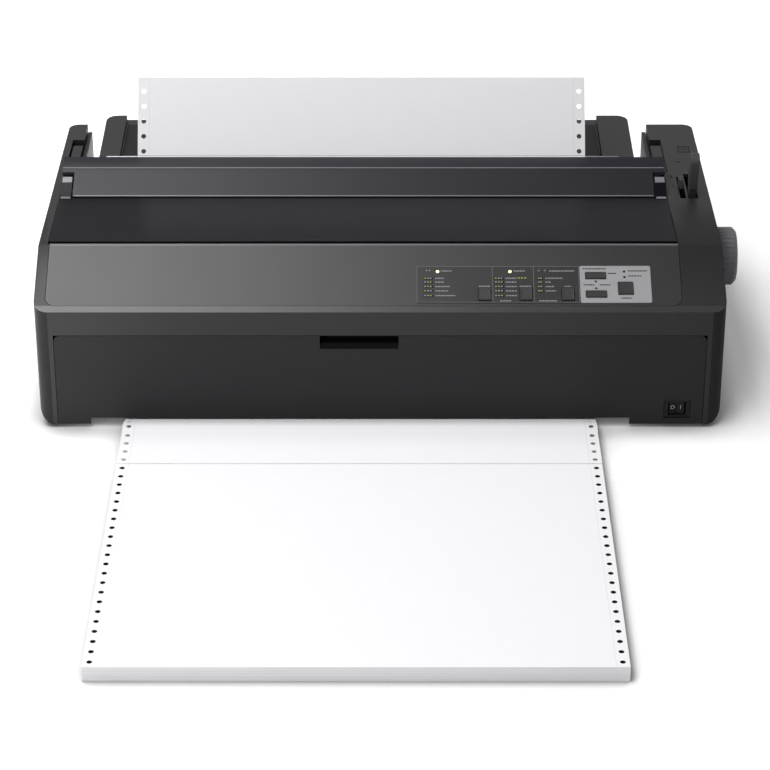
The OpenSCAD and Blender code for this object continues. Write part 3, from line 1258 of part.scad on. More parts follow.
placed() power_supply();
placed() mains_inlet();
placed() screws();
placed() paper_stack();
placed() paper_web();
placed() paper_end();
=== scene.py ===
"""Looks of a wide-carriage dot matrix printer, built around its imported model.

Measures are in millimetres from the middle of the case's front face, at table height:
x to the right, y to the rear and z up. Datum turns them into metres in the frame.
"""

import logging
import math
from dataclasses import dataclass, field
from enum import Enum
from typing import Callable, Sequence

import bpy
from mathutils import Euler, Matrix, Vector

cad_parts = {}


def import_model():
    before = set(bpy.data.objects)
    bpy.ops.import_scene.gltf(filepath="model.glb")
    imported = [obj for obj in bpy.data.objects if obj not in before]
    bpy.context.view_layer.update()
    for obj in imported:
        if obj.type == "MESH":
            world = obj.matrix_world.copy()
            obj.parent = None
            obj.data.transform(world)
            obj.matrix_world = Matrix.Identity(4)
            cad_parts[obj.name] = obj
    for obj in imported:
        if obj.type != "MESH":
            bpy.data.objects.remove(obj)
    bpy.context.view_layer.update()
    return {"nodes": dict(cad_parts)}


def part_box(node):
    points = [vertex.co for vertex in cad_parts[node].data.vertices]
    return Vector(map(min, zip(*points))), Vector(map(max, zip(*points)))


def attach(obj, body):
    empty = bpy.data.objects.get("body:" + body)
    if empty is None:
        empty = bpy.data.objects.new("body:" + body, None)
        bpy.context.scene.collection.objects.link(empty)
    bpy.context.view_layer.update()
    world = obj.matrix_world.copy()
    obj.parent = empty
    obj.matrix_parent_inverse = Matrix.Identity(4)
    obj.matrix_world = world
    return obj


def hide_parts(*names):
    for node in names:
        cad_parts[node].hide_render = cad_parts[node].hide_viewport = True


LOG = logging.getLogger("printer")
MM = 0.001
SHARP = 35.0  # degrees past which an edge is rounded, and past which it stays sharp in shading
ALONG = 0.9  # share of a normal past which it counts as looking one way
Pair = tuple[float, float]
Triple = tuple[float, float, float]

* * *

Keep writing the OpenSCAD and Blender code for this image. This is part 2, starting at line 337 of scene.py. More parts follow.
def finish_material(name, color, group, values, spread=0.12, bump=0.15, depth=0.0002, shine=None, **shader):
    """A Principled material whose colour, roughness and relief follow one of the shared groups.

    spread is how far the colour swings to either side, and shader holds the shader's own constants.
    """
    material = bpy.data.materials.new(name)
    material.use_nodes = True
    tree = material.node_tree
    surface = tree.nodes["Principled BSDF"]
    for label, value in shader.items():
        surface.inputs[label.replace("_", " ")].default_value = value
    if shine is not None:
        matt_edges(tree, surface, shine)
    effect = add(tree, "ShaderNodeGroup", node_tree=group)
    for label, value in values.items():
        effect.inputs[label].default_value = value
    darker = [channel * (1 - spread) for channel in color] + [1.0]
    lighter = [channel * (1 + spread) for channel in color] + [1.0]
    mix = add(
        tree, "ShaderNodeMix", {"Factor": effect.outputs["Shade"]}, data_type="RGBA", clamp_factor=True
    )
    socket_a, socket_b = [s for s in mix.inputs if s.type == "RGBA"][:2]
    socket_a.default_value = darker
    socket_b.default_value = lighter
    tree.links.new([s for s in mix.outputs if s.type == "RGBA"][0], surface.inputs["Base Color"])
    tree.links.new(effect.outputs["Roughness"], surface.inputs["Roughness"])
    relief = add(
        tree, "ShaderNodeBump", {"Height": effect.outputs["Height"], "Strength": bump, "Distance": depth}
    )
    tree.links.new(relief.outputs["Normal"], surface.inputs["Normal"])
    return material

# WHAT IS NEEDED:
Your task is to give again the lines from the one containing "placed() mains_inlet();" to the one containing "before = set(bpy.data.objects)", both lines included, exactly and without anything added.

# TASK RESULT:
placed() mains_inlet();
placed() screws();
placed() paper_stack();
placed() paper_web();
placed() paper_end();
=== scene.py ===
"""Looks of a wide-carriage dot matrix printer, built around its imported model.

Measures are in millimetres from the middle of the case's front face, at table height:
x to the right, y to the rear and z up. Datum turns them into metres in the frame.
"""

import logging
import math
from dataclasses import dataclass, field
from enum import Enum
from typing import Callable, Sequence

import bpy
from mathutils import Euler, Matrix, Vector

cad_parts = {}


def import_model():
    before = set(bpy.data.objects)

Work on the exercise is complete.